Something to think about as we return to our post-celebratory American Independence world. About 10% of the country is represented by a political party. The rest is not.

The writing below was taken from something published by Devin Reynolds at Medium. It perfectly expresses what Thomas Frank, chief among others, has also said. Here's one of Reynolds main points:
Let’s be honest, Bernie and Hillary don’t represent the same class.

We traditionally think of the Republican/Democrat divide in terms of the “ruling class” and the “working class,” or “the 1% v. the 99%.” Democrats are thought to faithfully represent the interests of the working class. The Republicans, carrying the torch for the richest of the rich, manage to stay competitive by dubiously securing votes from the working class. They do this by exploiting the economic ignorance and racial prejudices of low information working class voters. While there is a significant amount of truth to this model’s description of Republicans, there is a wrinkle to the makeup of the Democratic Party that this model neglects to mention.

This wrinkle is the fact that the “99%” actually has multiple classes within it. The main division is between the “upper middle” class and various “lower” classes. At about 10–15% of the population, the upper middle class is made up of doctors, lawyers, university professors, various skilled professionals, and owners of successful local businesses around the country. These people don’t need universal hearth care, they just need their excellent employer provided health care to have its cost increases managed and they need to not be dropped from health care rolls for preexisting conditions. Their kids don’t need tuition free college, they just need manageable interest rates for their financial aid. They get generous amounts of paid vacation, they don’t need it provided on a mandatory basis. The Democratic Party, in all its incrementalism, tweaking the status quo with modest policy adjustments, represents this class.
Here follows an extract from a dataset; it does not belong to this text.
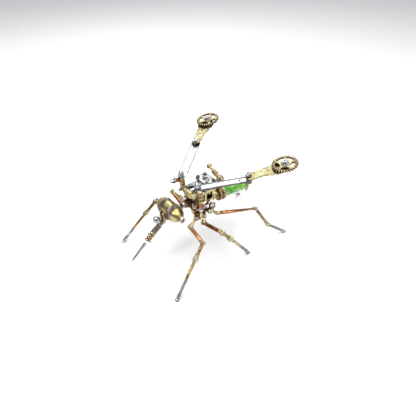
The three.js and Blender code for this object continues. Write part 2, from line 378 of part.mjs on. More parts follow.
// ---------------------------------------------------------------- neck and head
{
  const d = unit(NECK_B.clone().sub(NECK_A));
  add('neck', 'neck_link', join(ball(NECK_A, 3.0, 12, 8), ball(NECK_B, 2.4, 10, 6), rod(NECK_A, NECK_B, 1.5, 1.5, 8)), 'steel');
  const mid = NECK_A.clone().lerp(NECK_B, 0.56);
  hinge('neck_turn', 'thorax', 'neck', NECK_A, Z, [-14, 14]);
  // drum shell with its rear cup
  let drum = turned([[5.0, -9.7], [7.2, -9.7], [8.0, -9.2], [8.0, -5.0], [7.4, -4.8], [7.4, -4.2], [7.9, -4.0], [7.9, 4.0], [7.4, 4.2], [7.4, 4.8], [8.0, 5.0], [8.0, 9.2], [7.2, 9.7], [5.0, 9.7], [5.0, -9.7]], 18);
  drum = at(drum, HEAD_C, X, Y);
  const cup = cut(rod(V(0, -34.6, NECK_B.z), V(0, -31.1, NECK_B.z), 3.2, 3.2, 12), ball(NECK_B, 2.75, 10, 6));
  add('head', 'head_drum', cut(join(drum, cup), ball(NECK_B, 2.75, 10, 6)), 'brass');
  hinge('head_nod', 'neck', 'head', NECK_B, X, [-12, 12]);
  for (const [side, s] of [['left', 1], ['right', -1]]) {
    const e = [[0, 6.4], [4.6, 6.4], [4.6, 10.0], [6.9, 10.0], [7.3, 10.5], [7.1, 11.8], [6.3, 13.6], [5.1, 15.4], [4.1, 16.6], [3.3, 16.9], [3.3, 17.6], [2.4, 17.8], [2.4, 18.4], [0, 18.4]];
    add('head', 'eye_' + side, join(at(turned(e, 14), HEAD_C, V(s, 0, 0), Y), at(cut(cyl(3.1, 3.1, 18.0, 21.4, 6), cyl(1.4, 1.4, 20.2, 23, 6)), HEAD_C, V(s, 0, 0), Y)), 'brass');
  }
  // face fork: two copper prongs round the drum front, boss and proboscis fork
  const arcPts = [], a0 = -8, a1 = 62;
  for (let i = 0; i <= 5; i++) { const a = THREE.MathUtils.degToRad(a0 + ((a1 - a0) * i) / 5); arcPts.push([-9.9 * Math.cos(a), -9.9 * Math.sin(a)]); }
  for (let i = 5; i >= 0; i--) { const a = THREE.MathUtils.degToRad(a0 + ((a1 - a0) * i) / 5); arcPts.push([-8.35 * Math.cos(a), -8.3 * Math.sin(a)]); }
  const prong = (x) => slab(arcPts, -0.8, 0.8).applyMatrix4(new THREE.Matrix4().makeBasis(Y, Z, X).setPosition(V(x, HEAD_C.y, HEAD_C.z)));
  const pd = unit(PROB_MID.clone().sub(PROB_P));
  const fk = fork().transform(pose(PROB_P, pd, X).toArray());
  add('head', 'face_fork', join(prong(-2.6), prong(2.6), rod(V(-3.4, -49.0, 55.0), V(3.4, -49.0, 55.0), 1.5, 1.5, 10), fk,
    rod(PROB_P.clone().addScaledVector(pd, -2.9), PROB_P.clone().addScaledVector(pd, -5.0), 1.5, 1.5, 8), rod(PROB_P.clone().addScaledVector(pd, -4.4), V(0, -48.9, 54.8), 1.5, 1.5, 8), rod(V(0, -49, 55), V(0, -52.6, 55.4), 1.3, 1.3, 8)), 'copper');
  add('head', 'chin_ball', cut(ball(V(0, -56.2, 55.4), 3.4, 12, 8), rod(V(0, -49, 55), V(0, -53.4, 55.4), 1.6, 1.6, 8)), 'steel');
  // proboscis
  const Lp = PROB_MID.distanceTo(PROB_P), nd = unit(NEEDLE_B.clone().sub(NEEDLE_A));
  add('proboscis', 'proboscis_sleeve', join(eye().transform(pose(PROB_P, pd, X).toArray()), at(turned([[0, 2.9], [2.2, 2.9], [2.7, 3.6], [2.7, Lp - 3.2], [3.0, Lp - 3.0], [3.0, Lp - 1.6], [2.3, Lp - 1.4], [0, Lp - 1.4]], 6), PROB_P, pd)), 'grey');
  const na = NEEDLE_A.clone().addScaledVector(nd, -GAP);
  add('proboscis', 'proboscis_nozzle', at(turned([[0, 0], [3.6, 0], [3.6, 1.2], [2.3, 1.4], [2.3, 2.6], [2.9, 2.8], [2.9, 4.0], [2.3, 4.2], [2.3, 5.2], [3.1, 5.4], [3.1, 6.6], [1.9, 6.9], [0, 6.9]], 14), PROB_MID.clone().addScaledVector(pd, -0.9), unit(na.clone().sub(PROB_MID))), 'brass');
  add('proboscis', 'proboscis_needle', rod(NEEDLE_A, NEEDLE_B, 1.6, 0.85, 12), 'grey');
  hinge('proboscis_tilt', 'head', 'proboscis', PROB_P, X, [0, 22]);
}
{
  const d = unit(NECK_B.clone().sub(NECK_A)), mid = NECK_A.clone().lerp(NECK_B, 0.545);
  add('neck', 'neck_ring', cut(at(cyl(2.5, 2.5, -0.35, 0.35, 14), mid, d), rod(NECK_A, NECK_B, 1.8, 1.8, 12), ball(NECK_A, 3.3, 10, 6), ball(NECK_B, 2.7, 10, 6)), 'black');
}

// ---------------------------------------------------------------- origin under the middle of the model, on the floor
mosquito.updateMatrixWorld(true);
const bounds = new THREE.Box3().setFromObject(mosquito, true);
export const offset = V(-(bounds.min.x + bounds.max.x) / 2, -(bounds.min.y + bounds.max.y) / 2, -bounds.min.z);
mosquito.position.copy(offset);
mosquito.updateMatrixWorld(true);

export default mosquito;
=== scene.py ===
import math

import bmesh
import bpy
import numpy as np
from mathutils import Matrix, Vector
from mathutils.geometry import tessellate_polygon


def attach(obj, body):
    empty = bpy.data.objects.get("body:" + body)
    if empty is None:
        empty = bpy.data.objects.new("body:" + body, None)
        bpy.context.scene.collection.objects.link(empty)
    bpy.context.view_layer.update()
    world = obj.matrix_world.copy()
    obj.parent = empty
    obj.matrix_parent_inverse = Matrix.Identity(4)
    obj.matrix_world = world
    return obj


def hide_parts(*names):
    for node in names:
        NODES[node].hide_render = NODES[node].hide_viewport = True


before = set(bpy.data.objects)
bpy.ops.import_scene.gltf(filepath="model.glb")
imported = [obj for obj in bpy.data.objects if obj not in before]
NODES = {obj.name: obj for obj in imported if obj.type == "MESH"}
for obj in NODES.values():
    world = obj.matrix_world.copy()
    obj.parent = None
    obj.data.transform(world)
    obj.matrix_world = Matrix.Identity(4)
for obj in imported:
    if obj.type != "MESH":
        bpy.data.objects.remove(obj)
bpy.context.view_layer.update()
MM = 0.001
pi = math.pi
SHIFT = Vector((0, -0.12, 0))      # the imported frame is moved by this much, in mm, against the drawing


def V(x, y, z):
    return Vector((x, y, z))


# ------------------------------------------------------------------ materials
def nodes_of(mat):
    mat.use_nodes = True
    t = mat.node_tree
    t.nodes.clear()
    return t, t.nodes, t.links


def mapping(n, l, scale, stretch=(1, 1, 1)):
    tc = n.new("ShaderNodeTexCoord")
    mp = n.new("ShaderNodeMapping")
    mp.inputs["Scale"].default_value = (scale * stretch[0], scale * stretch[1], scale * stretch[2])
    l.new(tc.outputs["Object"], mp.inputs["Vector"])
    return mp.outputs["Vector"]


def noise(n, l, vec, scale, detail=4.0, rough=0.55):
    t = n.new("ShaderNodeTexNoise")
    t.inputs["Scale"].default_value = scale
    t.inputs["Detail"].default_value = detail
    t.inputs["Roughness"].default_value = rough
    l.new(vec, t.inputs["Vector"])
    return t.outputs["Fac"]


def ramp(n, l, fac, stops):
    r = n.new("ShaderNodeValToRGB")
    e = r.color_ramp.elements
    while len(e) < len(stops):
        e.new(0.5)
    for el, (p, c) in zip(e, stops):
        el.position = p
        el.color = (*c, 1.0) if len(c) == 3 else c
    l.new(fac, r.inputs["Fac"])
    return r.outputs["Color"]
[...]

Then there are the lower classes. Making up 85–90% percent of the population, this group is the true “working class.” This is the most diverse group in the country, it ranges from “middle class” semi-skilled office workers to truly “lower class” day laborers. While some members live more comfortably than others, this group, by and large, exchanges its labor for just enough money to get by. Their jobs have few, if any, benefits. These people would greatly benefit from policies like universal health care, tuition free public college, mandatory paid time off, and many of the other worker-empowering policies, funded by progressive tax rates, that are standard procedure for most of the developed world outside of the United States. This class has no political party.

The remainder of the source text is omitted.